Brothers and sisters:
I received from the Lord what I also handed on to you,
that the Lord Jesus, on the night he was handed over,
took bread, and, after he had given thanks,
broke it and said, “This is my body that is for you.
Do this in remembrance of me.”
In the same way also the cup, after supper, saying,
“This cup is the new covenant in my blood.
Do this, as often as you drink it, in remembrance of me.”
For as often as you eat this bread and drink the cup,
you proclaim the death of the Lord until he comes.
This Sunday the Church celebrates the Feast of Corpus Christi (Body of Christ). This feast has special meaning for me because it is through receiving the Eucharist “by accident” that I joined the Catholic Church. It is through spending time in Eucharistic adoration that I heard the call to be a priest. And the first Mass I celebrated as a priest was on this feast of Corpus Christi in 2002. The Eucharist has played a central role in my life.
The source and summit of our faith is the Eucharist – Jesus is truly present to us – body, blood, soul and divinity – in the Eucharist that is consecrated during the Mass. This was instituted at the Last Supper when Jesus took the bread, broke it and gave it to the disciples saying, “This is my that is for you. Do this in remembrance of me.” Then he took the cup filled with wine, gave it to the disciples and said, “This cup is the new covenant in my blood. Do this, as often as you drink it, in remembrance of me.”
Now it is hard to understand how we could actually eat and drink the body and blood of Christ. The early followers of Jesus thought it was difficult to understand too. Read John 6 and you will see how many people left Jesus because they thought He was talking about cannibalism. And Jesus let them walk away, knowing that their faith could not support such a teaching. Jesus did not say, “I’m just speaking symbolically or metaphorically. Come back. I was kidding.” No He let them walk away. And He looked at the remaining 12 and said, “Will you leave me too?” Peter speaks up for all of them and says, “Lord, to whom shall we go? You alone have the words of everlasting life.”

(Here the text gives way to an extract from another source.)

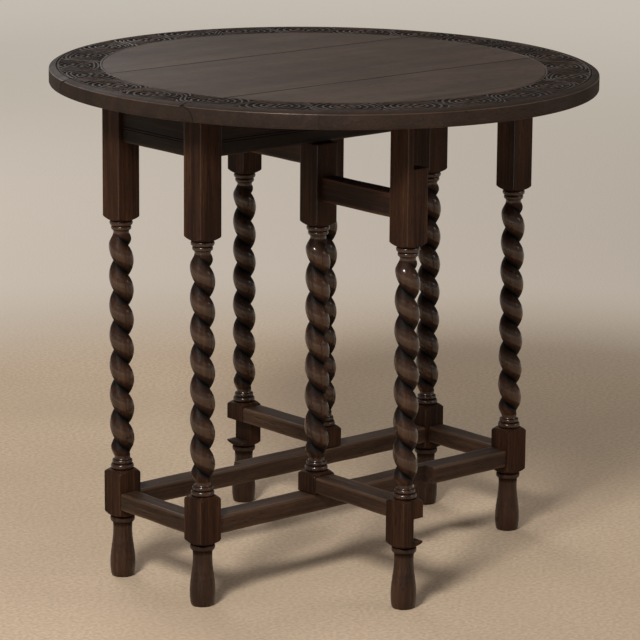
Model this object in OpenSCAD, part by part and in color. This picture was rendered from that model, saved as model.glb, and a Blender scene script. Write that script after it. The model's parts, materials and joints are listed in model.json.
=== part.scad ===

The Eucharist is one of the ways Jesus is able to be immanently close to us. Christians have gathered to read the Word of God and celebrate the Eucharist from the time of Christ and we continue today.
I have had many wonderful and mystical experiences with the Eucharist as have thousands of Catholics before and after me. I know it may be difficult to understand. But Jesus fed 5000 people with a few loaves and fish. Is it not possible for Jesus to nourish us with His flesh and blood under the appearance of bread and wine? With God all things are possible.
Do I believe in the Real Presence of Jesus in the Eucharist?
Do I nourish my soul with the Eucharist on a weekly or daily basis?
May our eyes be opened to the wonder and beauty of God’s intimate love for us in the Eucharist.